Bildung als nationale Aufgabe
Der Begriff des Bildungsromans gewann durch Dilthey also just um die Zeit Popularität, als mit der deutschen Reichsgründung (1870/71) die Nachfrage nach traditionsbildenden Modellen für das nationale Selbstverständnis besonders groß wurde. Bildung stand als Fähigkeit, sich mit Kunst, Literatur und Wissenschaft durch begründetes Urteil auseinandersetzen zu können, und damit als Zugehörigkeitskriterium für das Bildungsbürgertum, hoch im Kurs (Assmann 1993; Engelhardt 1986). Der Bildungsroman wurde in diesem Zusammenhang noch stärker als Ausdruck deutscher Eigenart gefasst. So mahnt Dilthey auch an, dass sich Bildung nie nur auf das Private beschränken dürfe, sondern immer auch im Dienste gemeinschaftsstiftender Ordnung stehen müsse. Diese Position verdeutlicht, dass der Begriff Bildung eine neue Gewichtung erfährt, denn es wird argumentiert, dass mit dem besonderen Interesse an individuellen Bildungsprozessen zugleich das Selbstverständnis der deutschen Nation als Gemeinschaft Gebildeter zum Ausdruck komme (Ruppert 1981).

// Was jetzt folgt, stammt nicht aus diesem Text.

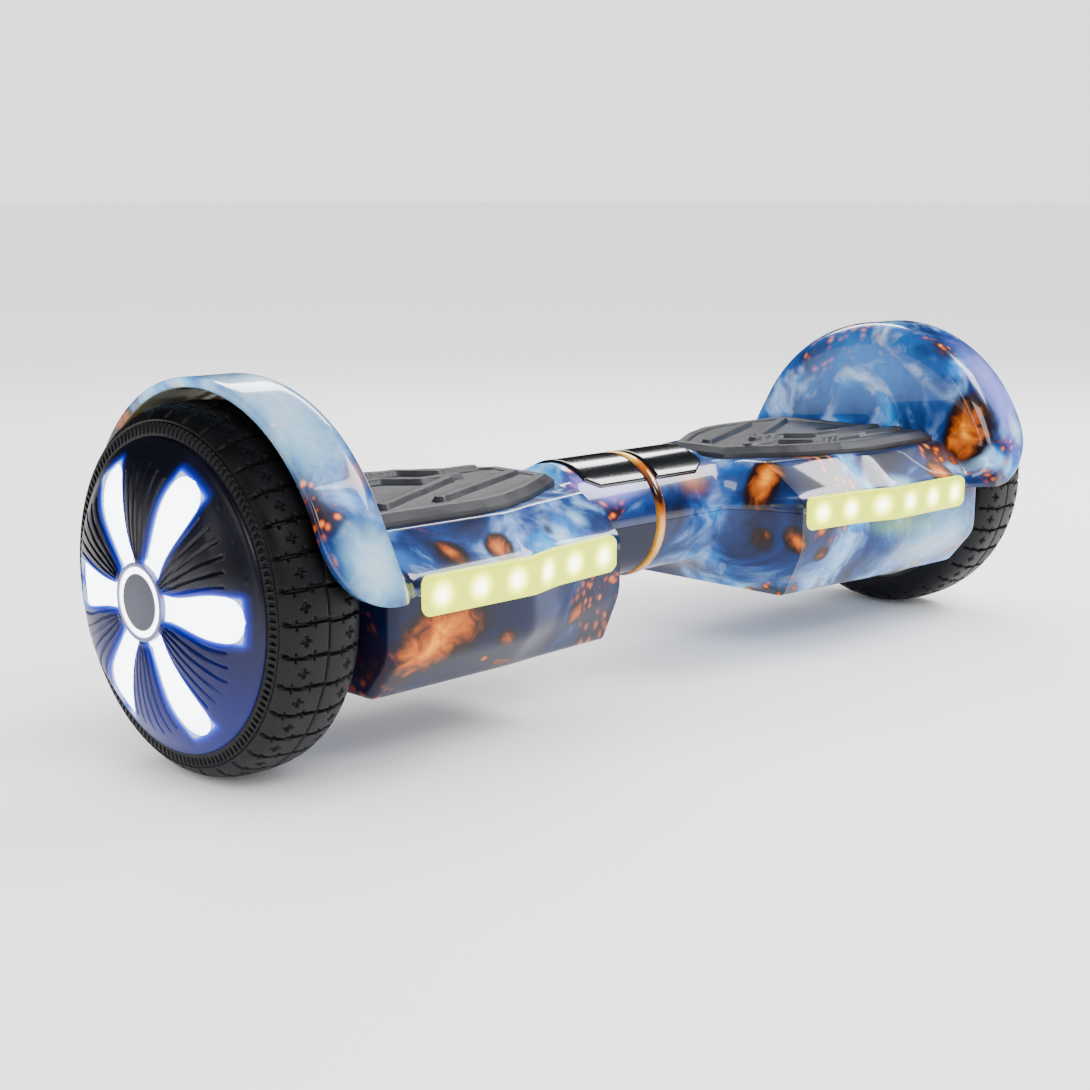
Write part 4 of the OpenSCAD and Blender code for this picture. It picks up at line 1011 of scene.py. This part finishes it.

Diltheys Ausführungen zum Verhältnis von Bildung und Nation erfuhren demnach so große Resonanz, weil sie erlaubten, rückblickend einen Zusammenhang innerhalb der deutschen Geistes- und Literaturgeschichte zu stiften und für die Gegenwart anschließbar zu machen. Hatte sich Bildung bis ins letzte Drittel des 19. Jahrhunderts vorwiegend auf den Privatbereich bezogen, so sollte sie nun mit der Etablierung der deutschen Nation zu einem öffentlich-politischen Anliegen werden.